Latidos ancestrales en tiempos modernos.

Hablando con mi amigo Joaquín —a quien presenté en mi entrada El viaje es hacia dentro— sobre lo que había escrito en mi blog acerca de la Luna Fría y su llamado a cerrar etapas y a soltar lo que ya no sirve, me dijo con una sonrisa: “Sandrica, pero el año no siempre ha tenido doce meses, ni ha terminado en diciembre”. 

Su comentario me hizo pensar que aunque vivamos con un calendario fijo, nuestro cuerpo y nuestro ánimo siguen respondiendo a ritmos más antiguos. Somos parte de un pulso ancestral en este mundo moderno que parece apresurarlo todo.

Culturas antiguas, como las mesopotámicas, egipcias y celtas medían el tiempo por lunas y estaciones. Esto significaba que el “inicio” o “fin” del año no estaba fijo, sino que dependía de fenómenos naturales como la cosecha, el solsticio o la última luna del ciclo. 

Los celtas, por ejemplo, tenían un calendario lunar de 13 lunas, con festivales que marcaban los cambios de estación. Para ellos, el año no terminaba en diciembre, sino alrededor de noviembre (Samhain), y la última luna simbolizaba el cierre de periodo.

Los romanos también comenzaron con un calendario curioso: solo diez meses. Marzo era el primero, septiembre el séptimo, octubre el octavo, noviembre el noveno y diciembre el décimo. Los días de invierno quedaban fuera de cualquier mes. Más tarde añadieron enero y febrero, pero los años seguían ajustándose a la luna y a las estaciones, lo que hacía todo bastante complicado.

En el año 46 a.C., Julio César reformó el calendario para hacerlo solar, más parecido al año real de 365'25 días. Para compensar la fracción de 0'25 días que se acumula cada año, añadió un día extra cada cuatro años, creando el año bisiesto. Así, diciembre se convirtió oficialmente en el último mes del año. 

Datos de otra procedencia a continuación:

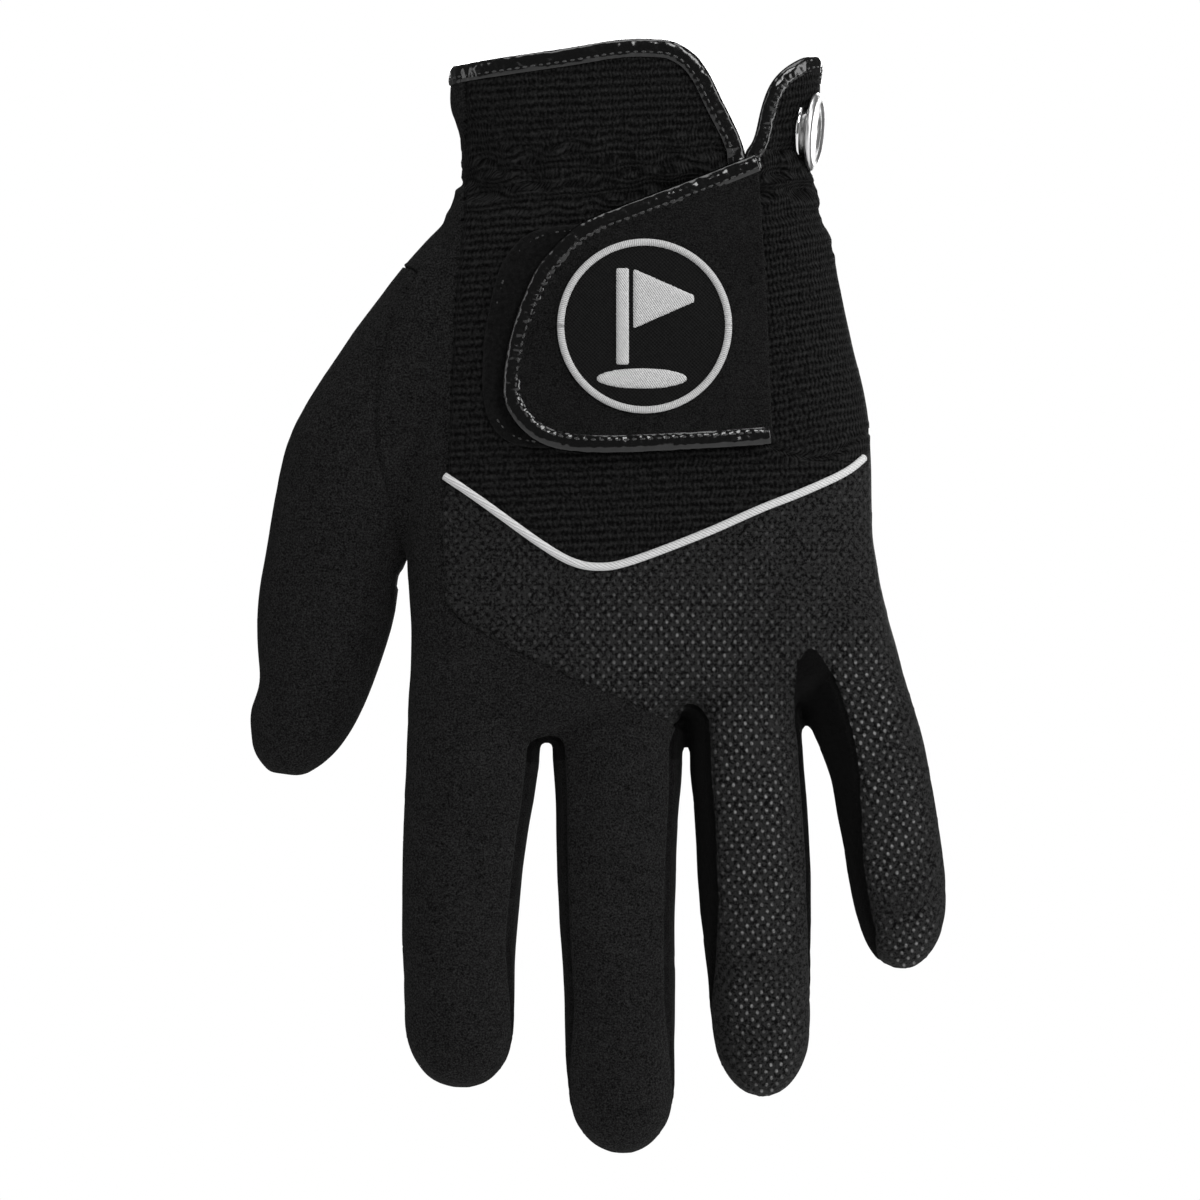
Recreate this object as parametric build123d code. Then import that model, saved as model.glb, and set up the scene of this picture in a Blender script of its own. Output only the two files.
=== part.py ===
from build123d import *
import math
import os

# Left-hand golf glove, worn shape, hanging fingers down. Millimetres.
# X runs across the hand from the thumb side (-X) to the little finger side (+X).
# Y runs through the hand: the back of the hand faces -Y, the palm faces +Y.
# Z runs up the arm: the wrist opening is at Z = 0 and the fingertips point to -Z.
# Every limb is a tapered tube through flat sections, and every cloth panel is cut out of a tube's wall.

# ---- driving dimensions ----
CLOTH = 1.0                # thickness of the suede and knit panels
SECTION_POINTS = 16        # points on a section's outline
FRONT_REACH = 40.0         # how far a front cutter reaches in -Y

# hand: z at the section's middle, left x, right x, back depth, palm depth, squareness, slope of the section
HAND = [
    (7.0, -40.6, 38.8, 15.0, 15.5, 3.2, 0.0),
    (-5.0, -40.6, 38.6, 14.6, 15.2, 3.2, 0.0),
    (-15.0, -38.6, 35.9, 14.0, 14.6, 3.2, 0.0),
    (-24.0, -38.0, 37.4, 14.0, 14.8, 3.1, 0.0),
    (-38.0, -42.5, 40.8, 15.2, 17.0, 2.8, 0.0),
    (-55.0, -47.5, 43.6, 16.2, 18.8, 2.6, 0.0),
    (-75.0, -50.3, 48.8, 16.4, 19.2, 2.6, 0.0),
    (-95.0, -51.0, 50.0, 15.6, 17.6, 2.6, 0.0),
    (-115.0, -49.3, 52.2, 14.2, 14.8, 2.6, 0.1),
    (-135.3, -50.2, 56.0, 12.6, 12.8, 2.7, 0.22),
]

# fingers: root x and z, lean from the vertical in degrees, z of the two flex zones along the finger,
# then sections as distance from the root, half width, half depth, sideways shift, shift towards the palm
FINGERS = {
    "index": {
        "root": (-35.9, -147.0), "lean": -2.4, "zones": (0.0, 20.0, 28.0, 49.0),
        "sections": [(1, 14.5, 10.8, 0, 0), (10, 14.0, 10.4, -0.4, 0.2),
                     (20, 13.4, 10.1, -0.9, 0.6), (28, 13.0, 9.9, -1.2, 1.0), (38, 12.5, 9.6, -1.2, 1.8),
                     (49, 12.1, 9.3, -0.9, 3.0), (60, 11.7, 9.0, -0.5, 4.6), (66, 10.8, 8.6, -0.2, 5.6),
                     (70, 8.8, 7.4, 0, 6.3), (72.6, 5.6, 5.0, 0, 6.8), (73.8, 2.2, 2.2, 0, 7.0)],
    },
    "middle": {
        "root": (-4.8, -147.0), "lean": 0.6, "zones": (0.0, 20.0, 35.0, 57.0),
        "sections": [(-9, 14.2, 11.2, 0, 0), (0, 14.1, 11.0, 0, 0), (10, 13.7, 10.6, 0, 0.2),
                     (20, 13.3, 10.3, -0.3, 0.6), (35, 12.7, 10.0, -0.5, 1.4), (46, 12.3, 9.7, -0.4, 2.3),
                     (57, 12.0, 9.4, -0.3, 3.5), (70, 11.6, 9.1, 0, 5.2), (79, 10.6, 8.7, 0, 6.5),
                     (84, 8.6, 7.4, 0, 7.3), (87, 5.4, 5.0, 0, 7.8), (88.3, 2.2, 2.2, 0, 8.0)],
    },
    "ring": {
        "root": (22.2, -141.0), "lean": 3.5, "zones": (0.0, 20.0, 32.0, 53.0),
        "sections": [(-11, 12.3, 10.8, 0, 0), (0, 12.3, 10.6, 0, 0), (10, 12.4, 10.1, 0.2, 0.2),
                     (20, 12.4, 9.8, 0.3, 0.6), (32, 12.1, 9.4, 0.4, 1.2), (42, 11.8, 9.1, 0.4, 2.0),
                     (53, 11.2, 8.7, 0.3, 3.2), (64, 10.6, 8.4, 0, 4.6), (73, 9.8, 8.0, 0, 5.8),
                     (78, 7.8, 6.8, 0, 6.5), (81, 4.8, 4.6, 0, 7.0), (82.2, 2.0, 2.0, 0, 7.2)],
    },
    "little": {
        "root": (44.9, -129.6), "lean": 11.5, "zones": (0.0, 18.0, 25.0, 44.0),
        "sections": [(-2.5, 10.7, 9.6, 0, 0), (0, 10.9, 9.5, 0.4, 0), (9, 11.1, 9.1, 1.0, 0.2),
                     (18, 11.0, 8.8, 1.4, 0.5), (25, 10.8, 8.5, 1.6, 1.0), (34, 10.6, 8.2, 1.7, 1.8),
                     (44, 10.4, 7.9, 1.5, 3.0), (53, 9.9, 7.6, 1.0, 4.3), (60, 8.8, 7.0, 0.4, 5.4),
                     (63.6, 6.8, 5.8, 0, 6.0), (65.8, 4.2, 3.8, 0, 6.4), (66.8, 1.8, 1.8, 0, 6.6)],
    },
}
SIDE_ANGLE = 0.44          # half the angle round a finger that one side strip covers
ROUND = 2.25               # squareness of finger sections, 2 is an ellipse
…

Aquí viene lo curioso: César le puso su nombre a un mes, julio. Joaquín me contó con humor que su sucesor Augusto pensó: “Si él puede, yo también” y se puso el suyo, agosto, ajustando incluso la duración de los meses para que su mes tuviera la misma importancia que el de César.

Hoy podemos hablar de la “última luna del año” en diciembre, pero antes, los cierres de ciclo se sentían en la naturaleza y en el cielo, no en el calendario. Les invito a volver al origen: buscar el sol y recibir su luz sin exponerse demasiado, dejando que nos recargue. Sentir el viento en la piel. Mirar el cielo y las estrellas. Observar la luna y conocer sus fases. Reconectar con los ritmos de la tierra y permitir que nos enseñe (recuerde) a vivir según sus propios tiempos. Cerrar lo que termina y abrir espacio para lo que está por venir. 

El cuerpo recuerda lo que el calendario olvida.